COLLECTED DATA:
━━━━━━━━━━━━━━━━━━━━━━━━━━━━━━
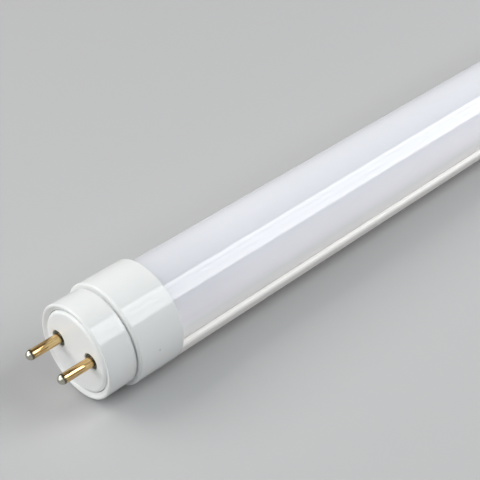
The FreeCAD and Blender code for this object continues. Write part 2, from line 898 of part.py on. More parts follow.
def check(pieces):
    """Stop if the document has an object in error or a piece has no valid solid."""
    for item in lamp.Objects:
        if "Invalid" in item.State or "Error" in item.State:
            raise ValueError(f"{item.Label} is {item.State}")
    for piece in pieces:
        if piece.Shape.isNull() or not piece.Shape.isValid() or not piece.Shape.Solids:
            raise ValueError(f"{piece.Label} has no valid solid")


def write(pieces):
    os.makedirs("parts", exist_ok=True)
    for piece in pieces:
        piece.Shape.exportStep(os.path.join("parts", f"{piece.Label}.step"))
        print(f"{piece.Label}: {len(piece.Shape.Solids)} solids, {piece.Shape.Volume:.1f} cubic mm")


pieces = build_lamp()
lamp.recompute()
check(pieces)
write(pieces)
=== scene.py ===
"""Looks of an LED tube lamp with bi-pin end caps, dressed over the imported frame."""

import logging
import math
from dataclasses import dataclass
from enum import Enum
from typing import Iterable, Optional, Sequence

import bmesh
import bpy
from bmesh.types import BMEdge, BMesh, BMFace, BMVert
from bpy.types import Material, NodeSocket, Object
from mathutils import Matrix, Vector


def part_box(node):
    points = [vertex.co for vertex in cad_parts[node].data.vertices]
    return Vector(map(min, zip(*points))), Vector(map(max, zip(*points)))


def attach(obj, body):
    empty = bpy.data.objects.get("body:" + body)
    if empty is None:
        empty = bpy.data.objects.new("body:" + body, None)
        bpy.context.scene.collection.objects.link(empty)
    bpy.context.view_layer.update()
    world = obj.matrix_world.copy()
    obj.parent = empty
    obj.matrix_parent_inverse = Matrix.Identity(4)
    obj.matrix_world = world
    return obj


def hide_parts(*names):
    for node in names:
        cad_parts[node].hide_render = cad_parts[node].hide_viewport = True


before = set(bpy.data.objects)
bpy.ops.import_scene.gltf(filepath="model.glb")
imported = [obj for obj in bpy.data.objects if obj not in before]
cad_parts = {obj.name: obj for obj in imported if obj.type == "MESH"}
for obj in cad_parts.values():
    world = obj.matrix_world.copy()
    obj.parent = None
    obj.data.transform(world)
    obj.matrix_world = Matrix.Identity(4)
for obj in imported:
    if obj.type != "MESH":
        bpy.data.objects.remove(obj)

Colour = tuple[float, float, float]
Place = tuple[float, float, float]
Range = tuple[float, float]
Spot = tuple[float, float]

BODY = "root"
BLACK: Colour = (0.0, 0.0, 0.0)
MM = 0.001

# Points closer than this are one, in metres.
TOUCH = 1e-6
# Edges that turn further than this are shaded sharp.
SHARP_ANGLE = math.radians(38)
# The rounding of an edge that is only just broken.
EDGE_BREAK = 0.1 * MM
# The room between a collar's end and the base's.
COLLAR_GAP = 0.1 * MM
# Where most of a noise's values lie.
BULK: Range = (0.3, 0.7)

log = logging.getLogger("tube_lamp")


class End(Enum):
    """The two ends of the lamp."""

    FRONT = "front"
    REAR = "rear"


class Side(Enum):
    """The two pins of an end, and the way each lies from the middle."""

    LEFT = 1
    RIGHT = -1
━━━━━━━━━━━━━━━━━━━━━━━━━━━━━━
YOUR GOAL:
Please set down all the data word for word.

SOLVED EXERCISE:
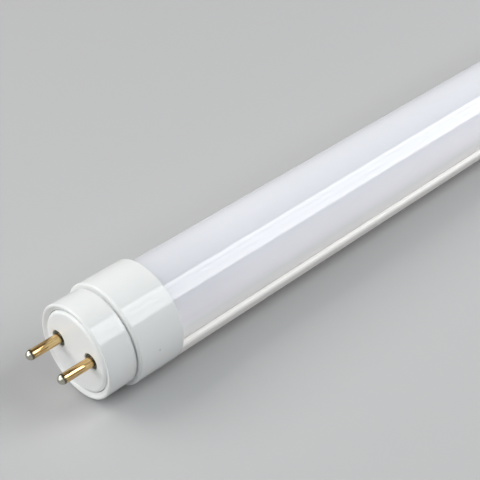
The FreeCAD and Blender code for this object continues. Write part 2, from line 898 of part.py on. More parts follow.
def check(pieces):
    """Stop if the document has an object in error or a piece has no valid solid."""
    for item in lamp.Objects:
        if "Invalid" in item.State or "Error" in item.State:
            raise ValueError(f"{item.Label} is {item.State}")
    for piece in pieces:
        if piece.Shape.isNull() or not piece.Shape.isValid() or not piece.Shape.Solids:
            raise ValueError(f"{piece.Label} has no valid solid")


def write(pieces):
    os.makedirs("parts", exist_ok=True)
    for piece in pieces:
        piece.Shape.exportStep(os.path.join("parts", f"{piece.Label}.step"))
        print(f"{piece.Label}: {len(piece.Shape.Solids)} solids, {piece.Shape.Volume:.1f} cubic mm")


pieces = build_lamp()
lamp.recompute()
check(pieces)
write(pieces)
=== scene.py ===
"""Looks of an LED tube lamp with bi-pin end caps, dressed over the imported frame."""

import logging
import math
from dataclasses import dataclass
from enum import Enum
from typing import Iterable, Optional, Sequence

import bmesh
import bpy
from bmesh.types import BMEdge, BMesh, BMFace, BMVert
from bpy.types import Material, NodeSocket, Object
from mathutils import Matrix, Vector


def part_box(node):
    points = [vertex.co for vertex in cad_parts[node].data.vertices]
    return Vector(map(min, zip(*points))), Vector(map(max, zip(*points)))


def attach(obj, body):
    empty = bpy.data.objects.get("body:" + body)
    if empty is None:
        empty = bpy.data.objects.new("body:" + body, None)
        bpy.context.scene.collection.objects.link(empty)
    bpy.context.view_layer.update()
    world = obj.matrix_world.copy()
    obj.parent = empty
    obj.matrix_parent_inverse = Matrix.Identity(4)
    obj.matrix_world = world
    return obj


def hide_parts(*names):
    for node in names:
        cad_parts[node].hide_render = cad_parts[node].hide_viewport = True


before = set(bpy.data.objects)
bpy.ops.import_scene.gltf(filepath="model.glb")
imported = [obj for obj in bpy.data.objects if obj not in before]
cad_parts = {obj.name: obj for obj in imported if obj.type == "MESH"}
for obj in cad_parts.values():
    world = obj.matrix_world.copy()
    obj.parent = None
    obj.data.transform(world)
    obj.matrix_world = Matrix.Identity(4)
for obj in imported:
    if obj.type != "MESH":
        bpy.data.objects.remove(obj)

Colour = tuple[float, float, float]
Place = tuple[float, float, float]
Range = tuple[float, float]
Spot = tuple[float, float]

BODY = "root"
BLACK: Colour = (0.0, 0.0, 0.0)
MM = 0.001

# Points closer than this are one, in metres.
TOUCH = 1e-6
# Edges that turn further than this are shaded sharp.
SHARP_ANGLE = math.radians(38)
# The rounding of an edge that is only just broken.
EDGE_BREAK = 0.1 * MM
# The room between a collar's end and the base's.
COLLAR_GAP = 0.1 * MM
# Where most of a noise's values lie.
BULK: Range = (0.3, 0.7)

log = logging.getLogger("tube_lamp")


class End(Enum):
    """The two ends of the lamp."""

    FRONT = "front"
    REAR = "rear"


class Side(Enum):
    """The two pins of an end, and the way each lies from the middle."""

    LEFT = 1
    RIGHT = -1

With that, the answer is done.